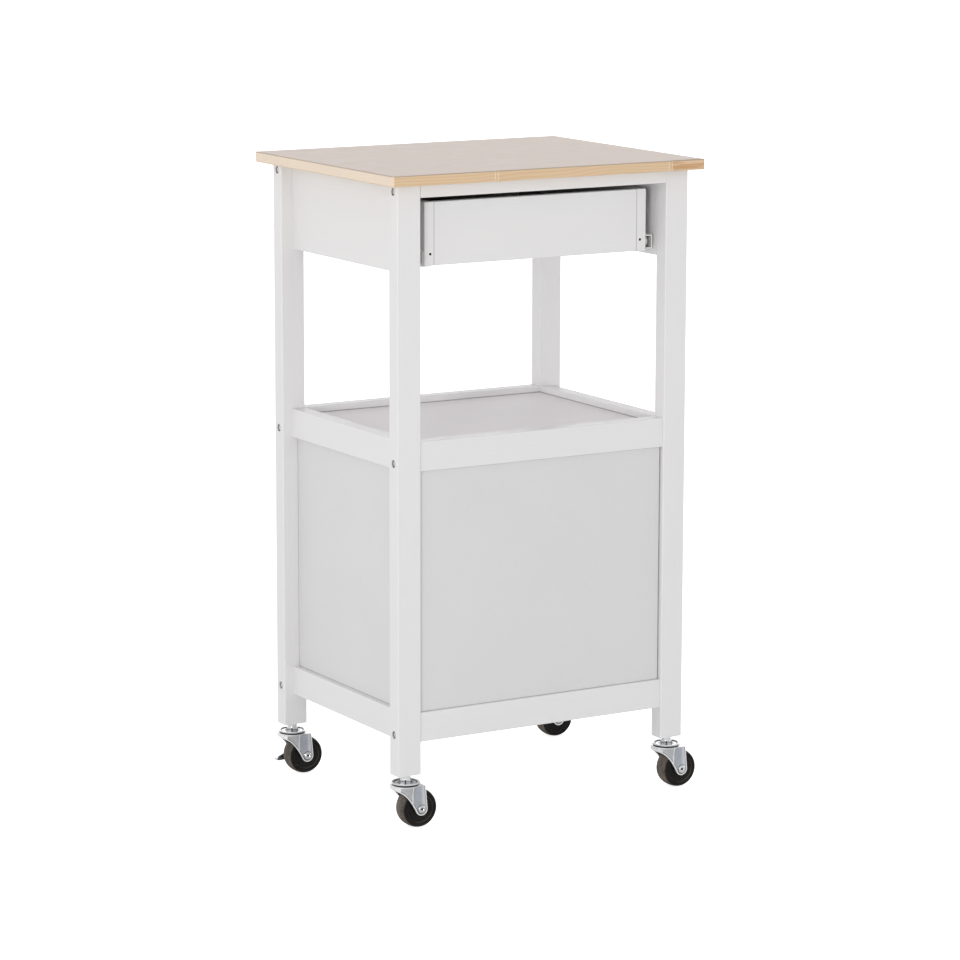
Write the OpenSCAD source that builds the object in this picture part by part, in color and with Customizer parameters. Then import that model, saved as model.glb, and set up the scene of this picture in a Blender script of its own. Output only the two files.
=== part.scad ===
// Kitchen cart with an open microwave bay, one drawer and a cabinet on castors.
// Units are millimetres. X runs to the right as seen from the front, Y to the back
// and Z up. The origin is on the floor under the middle of the wooden top.

/* [Wooden top] */
// Width of the top, side to side
top_w = 471; // [430:1:560]
// Depth of the top, front to back
top_d = 380; // [350:1:460]
// Thickness of the top
top_t = 14; // [12:0.5:25]
// How far the top stands past the legs at each side
overhang_side = 15.5; // [8:0.5:30]
// How far the top stands past the rear legs
overhang_rear = 17; // [8:0.5:30]
// How far the top stands past the front legs
overhang_front = 23; // [23:0.5:40]
// Corner radius of the top, seen from above
top_corner_r = 3; // [2:0.5:10]
// Radius of the eased edges of the top
top_edge_r = 2; // [0.5:0.5:4]

/* [Legs] */
// Length of the legs
leg_len = 770; // [700:1:860]
// Width of a leg, side to side
leg_w = 34; // [30:0.5:45]
// Depth of a leg, front to back
leg_d = 23; // [22:0.5:35]
// Radius of the eased long edges of the legs
leg_edge_r = 1.5; // [0.5:0.5:3]

/* [Rails and aprons] */
// Thickness of the mid and bottom rails
rail_t = 20; // [18:0.5:22]
// Height of the mid and bottom rails
rail_h = 39; // [36:0.5:60]
// Height of the bottom rails above the foot of the legs
bottom_rail_rise = 42.5; // [38:0.5:80]
// Height of the mid rails above the foot of the legs
mid_rail_rise = 400; // [300:1:480]
// Thickness of the flat rails under the top
top_rail_t = 17; // [15:0.5:24]
// Depth of the flat rails under the top
top_rail_d = 40; // [34:1:70]
// Radius of the eased edges of the rails
rail_edge_r = 1; // [0.5:0.5:2]
// Thickness of the side aprons
apron_t = 16; // [12:0.5:22]
// How far the aprons and the drawer front reach below the drawer box
apron_reach = 7.5; // [4:0.5:20]

/* [Panels] */
// Thickness of the side, rear and drawer bottom panels
panel_t = 3; // [2.5:0.1:5]
// Thickness of the tray and of the cabinet floor
shelf_t = 4; // [3:0.5:9]
// Depth of the grooves that hold the panels
groove_depth = 6; // [4:0.5:7]
// Play between a panel and each wall of its groove
groove_play = 0.1; // [0.05:0.05:0.3]
// How far the tray and the cabinet floor lie below the tops of their rails
shelf_drop = 9; // [6:0.5:14]
// How far the rear panel lies in from the rear faces of its rails
rear_panel_inset = 4; // [3:0.5:8]
// Open gap between the rear panel and each rear leg
rear_panel_gap = 1.8; // [0.5:0.1:3]

/* [Drawer] */
// Height of the drawer box
drawer_h = 82; // [70:1:140]
// Gap between the drawer box and the flat rails above it
drawer_drop = 8.5; // [4:0.5:20]
// How far the back of the drawer lies in from the rear faces of the legs
drawer_back_inset = 22; // [15:1:60]
// Thickness of the drawer sides
drawer_side_t = 14; // [12:0.5:18]
// Thickness of the drawer back
drawer_back_t = 12; // [10:0.5:18]
// Thickness of the drawer front
drawer_front_t = 15; // [12:0.5:18]
// Height of the drawer bottom panel above the lower edge of the box
drawer_bottom_rise = 10; // [8:0.5:20]
// Depth of the groove for the drawer bottom panel
drawer_groove = 6; // [4:0.5:8]
// Bore in the end grain of each drawer side
end_hole_d = 3.5; // [2:0.5:6]
// How far the drawer front and the door lie back from the legs' front faces
face_inset = 3; // [1:0.5:5]
// Gap round the drawer front and the door
front_gap = 2; // [1.5:0.1:4]
// Radius of the eased edges of the drawer front and the door
face_edge_r = 1.5; // [0.5:0.5:3]

/* [Runners] */
// Side room that a pair of runner members takes
slide_room = 12.5; // [12:0.1:14]
// Thickness of the strips between the aprons and the fixed members
spacer_t = 5.5; // [3:0.1:12]
// Height of the strips
spacer_h = 30; // [24:1:50]
// Sheet thickness of the runner members
slide_gauge = 1.2; // [1:0.1:1.5]
// Diameter of the rollers
roller_d = 15; // [12:0.5:18]
// Width of the rollers
roller_w = 5; // [4:0.1:5.5]
// Play above and below a roller
roller_play = 0.3; // [0.2:0.05:0.5]
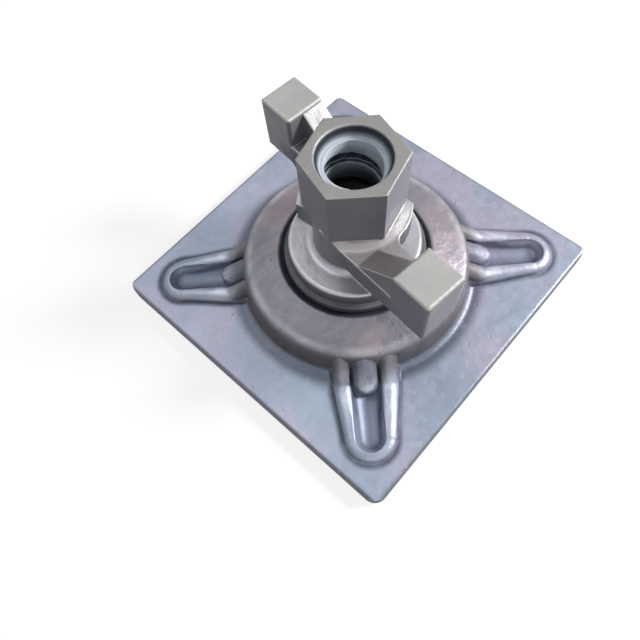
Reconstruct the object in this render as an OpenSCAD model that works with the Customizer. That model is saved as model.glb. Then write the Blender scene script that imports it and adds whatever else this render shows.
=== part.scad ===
// Formwork swivel plate nut for a coarse-threaded tie rod.
// A ribbed square plate carries a domed seat. The wing nut rests in the seat
// on a ball face, turns freely and tilts a little, and a snap ring on the
// nut's sleeve keeps the two together under the dome.
// Millimetres, +Z along the tie rod, bearing face of the plate on z = 0.

/* [Plate] */
// Side of the square bearing plate
plate_side = 110; // [104:1:150]
// Thickness of the flat plate
plate_t = 5; // [4.5:0.5:7]
// Radius of the four plate corners
plate_corner_r = 4; // [2:0.5:6]
// Radius that rolls the plate's upper edge
plate_edge_r = 1.2; // [0.5:0.1:2]

/* [Corner ribs] */
// Distance of a rib's outer end from the tie rod axis
rib_reach = 66.5; // [62:0.5:67]
// Half the spacing of the two ridges at a rib's outer end
ridge_offset = 5.2; // [4.8:0.1:6]
// Extra half spacing of the ridges where they meet the dome
ridge_splay = 2; // [1:0.1:2.4]
// Radius of one ridge
ridge_r = 3.4; // [2.8:0.1:3.6]
// Height of the ridge crest over the plate, beside the dome
ridge_rise = 2.8; // [2.2:0.1:3]
// Drop of the ridge crest towards the rib's outer end
ridge_fall = 0.9; // [0.5:0.1:1]
// Climb of each ridge up the dome wall
ridge_climb = 6.6; // [5:0.2:7]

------

** Set task **
Retype the portion of the data above that starts on the line with "Reconstruct the object" and finishes on the line with "plate on z = 0.", including both of those lines.

** Answer to this problem **
Reconstruct the object in this render as an OpenSCAD model that works with the Customizer. That model is saved as model.glb. Then write the Blender scene script that imports it and adds whatever else this render shows.
=== part.scad ===
// Formwork swivel plate nut for a coarse-threaded tie rod.
// A ribbed square plate carries a domed seat. The wing nut rests in the seat
// on a ball face, turns freely and tilts a little, and a snap ring on the
// nut's sleeve keeps the two together under the dome.
// Millimetres, +Z along the tie rod, bearing face of the plate on z = 0.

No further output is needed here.